[BEGIN]
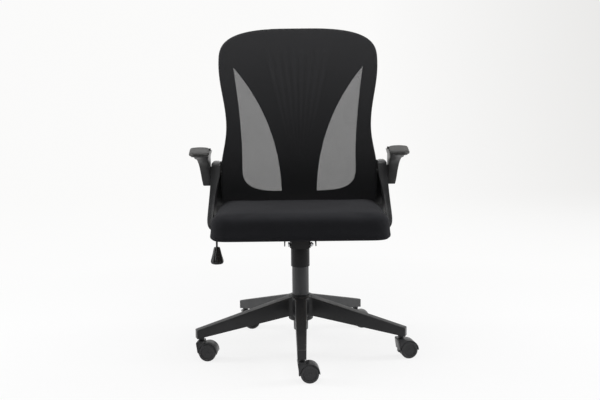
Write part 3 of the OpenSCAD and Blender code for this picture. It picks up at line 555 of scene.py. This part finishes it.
def coat(material, *nodes):
    """Gives CAD nodes that keep their own mesh a material."""
    for node in nodes:
        for slot in frame["nodes"][node].material_slots:
            slot.material = material


coat(zinc, "hub_ring", "piston_rod", "thrust_bearing", "rod_clip", "valve_pin")
coat(tube_coat, "gas_cylinder")
coat(acetal, "guide_bush")
coat(rubber, "buffer_ring")

# ---------------------------------------------------------------- casters
# Five twin-wheel casters of moulded nylon. Each hood covers both wheels and swings on a steel stem
# that is pushed into the leg; the wheels turn on a steel axle through the hood's web.

caster_plastic = moulded("caster_plastic", (0.036, 0.036, 0.038), 0.36)
wheel_plastic = moulded("wheel_plastic", (0.052, 0.052, 0.054), 0.5, grain=700)
wheel_radius, wheel_width = 0.025, 0.0145


def own_copy(node, name):
    """A free copy of a CAD node's mesh."""
    piece = copied(frame["nodes"][node], Matrix.Identity(4))
    piece.parent = None
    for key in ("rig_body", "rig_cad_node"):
        del piece[key]
    piece.name = piece.data.name = name
    return piece


def from_cad(node, name):
    """A copy of a CAD node's mesh with its doubles merged and its flat faces made whole."""
    piece = own_copy(node, name)
    only(piece)
    bpy.ops.object.mode_set(mode="EDIT")
    bpy.ops.mesh.select_all(action="SELECT")
    bpy.ops.mesh.remove_doubles(threshold=2e-6)
    bpy.ops.mesh.dissolve_limited(angle_limit=math.radians(1.5))
    bare()
    return piece


def eased_edges(piece, width, segments=2):
    """Rounds over every sharp edge, then shades the piece smooth."""
    modify(piece, "BEVEL", width=width, segments=segments, limit_method="ANGLE",
           angle_limit=math.radians(35), harden_normals=False, miter_outer="MITER_ARC")
    return smooth(piece, 40)


joints = {joint["name"]: joint for joint in frame["joints"]}
shoulder_low, shoulder_top, shoulder_rise = 0.0435, 0.0572, 0.0095
shoulder_end = 0.0085          # how far behind the stem the hood's raised front ends
cover_inside = 0.0272          # nothing nearer to the axle is raised
for k in range(1, leg_count + 1):
    hood = from_cad(f"caster_hood_{k}", f"caster_{k}_hood")
    stem = Vector(joints[f"caster_{k}_swivel"]["pos_m"]).xy
    wheel_middle = Vector(joints[f"wheel_{k}a_spin"]["pos_m"])
    trail = wheel_middle.xy - stem
    for vertex in hood.data.vertices:
        reach = (vertex.co.xy - stem).dot(trail.normalized())
        from_axle = math.hypot(reach - trail.length, vertex.co.z - wheel_middle.z)
        if vertex.co.z > shoulder_low and reach < shoulder_end and from_axle > cover_inside:
            vertex.co.z = max(vertex.co.z, min(vertex.co.z + shoulder_rise, shoulder_top))
    dress(eased_edges(hood, 0.0009), f"caster_{k}", "caster_plastic", caster_plastic, f"caster_hood_{k}")

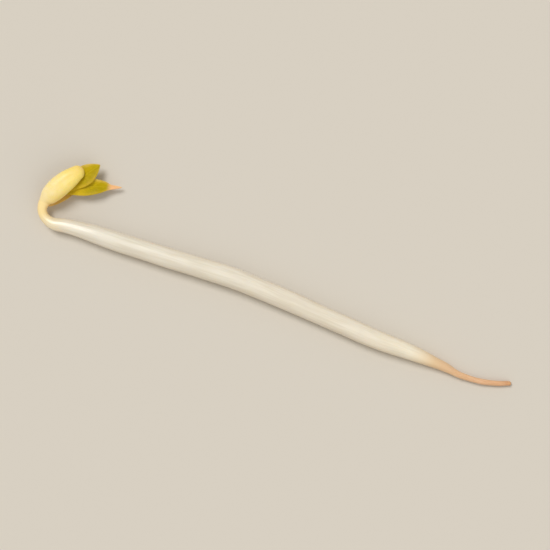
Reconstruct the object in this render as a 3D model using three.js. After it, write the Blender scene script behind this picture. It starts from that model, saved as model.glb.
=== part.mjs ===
[END]
- TASK DIRECTIONS: From the records above, extract every entry verbatim.

- EXPECTED ANSWER:
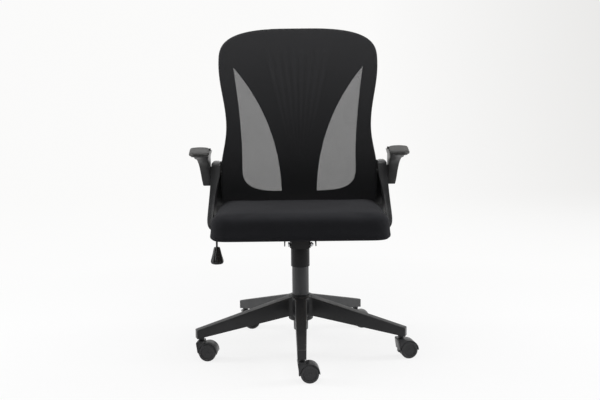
Write part 3 of the OpenSCAD and Blender code for this picture. It picks up at line 555 of scene.py. This part finishes it.
def coat(material, *nodes):
    """Gives CAD nodes that keep their own mesh a material."""
    for node in nodes:
        for slot in frame["nodes"][node].material_slots:
            slot.material = material


coat(zinc, "hub_ring", "piston_rod", "thrust_bearing", "rod_clip", "valve_pin")
coat(tube_coat, "gas_cylinder")
coat(acetal, "guide_bush")
coat(rubber, "buffer_ring")

# ---------------------------------------------------------------- casters
# Five twin-wheel casters of moulded nylon. Each hood covers both wheels and swings on a steel stem
# that is pushed into the leg; the wheels turn on a steel axle through the hood's web.

caster_plastic = moulded("caster_plastic", (0.036, 0.036, 0.038), 0.36)
wheel_plastic = moulded("wheel_plastic", (0.052, 0.052, 0.054), 0.5, grain=700)
wheel_radius, wheel_width = 0.025, 0.0145


def own_copy(node, name):
    """A free copy of a CAD node's mesh."""
    piece = copied(frame["nodes"][node], Matrix.Identity(4))
    piece.parent = None
    for key in ("rig_body", "rig_cad_node"):
        del piece[key]
    piece.name = piece.data.name = name
    return piece


def from_cad(node, name):
    """A copy of a CAD node's mesh with its doubles merged and its flat faces made whole."""
    piece = own_copy(node, name)
    only(piece)
    bpy.ops.object.mode_set(mode="EDIT")
    bpy.ops.mesh.select_all(action="SELECT")
    bpy.ops.mesh.remove_doubles(threshold=2e-6)
    bpy.ops.mesh.dissolve_limited(angle_limit=math.radians(1.5))
    bare()
    return piece


def eased_edges(piece, width, segments=2):
    """Rounds over every sharp edge, then shades the piece smooth."""
    modify(piece, "BEVEL", width=width, segments=segments, limit_method="ANGLE",
           angle_limit=math.radians(35), harden_normals=False, miter_outer="MITER_ARC")
    return smooth(piece, 40)


joints = {joint["name"]: joint for joint in frame["joints"]}
shoulder_low, shoulder_top, shoulder_rise = 0.0435, 0.0572, 0.0095
shoulder_end = 0.0085          # how far behind the stem the hood's raised front ends
cover_inside = 0.0272          # nothing nearer to the axle is raised
for k in range(1, leg_count + 1):
    hood = from_cad(f"caster_hood_{k}", f"caster_{k}_hood")
    stem = Vector(joints[f"caster_{k}_swivel"]["pos_m"]).xy
    wheel_middle = Vector(joints[f"wheel_{k}a_spin"]["pos_m"])
    trail = wheel_middle.xy - stem
    for vertex in hood.data.vertices:
        reach = (vertex.co.xy - stem).dot(trail.normalized())
        from_axle = math.hypot(reach - trail.length, vertex.co.z - wheel_middle.z)
        if vertex.co.z > shoulder_low and reach < shoulder_end and from_axle > cover_inside:
            vertex.co.z = max(vertex.co.z, min(vertex.co.z + shoulder_rise, shoulder_top))
    dress(eased_edges(hood, 0.0009), f"caster_{k}", "caster_plastic", caster_plastic, f"caster_hood_{k}")

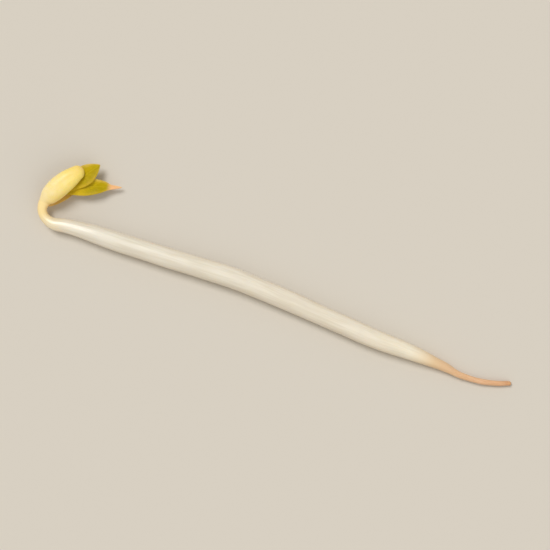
Reconstruct the object in this render as a 3D model using three.js. After it, write the Blender scene script behind this picture. It starts from that model, saved as model.glb.
=== part.mjs ===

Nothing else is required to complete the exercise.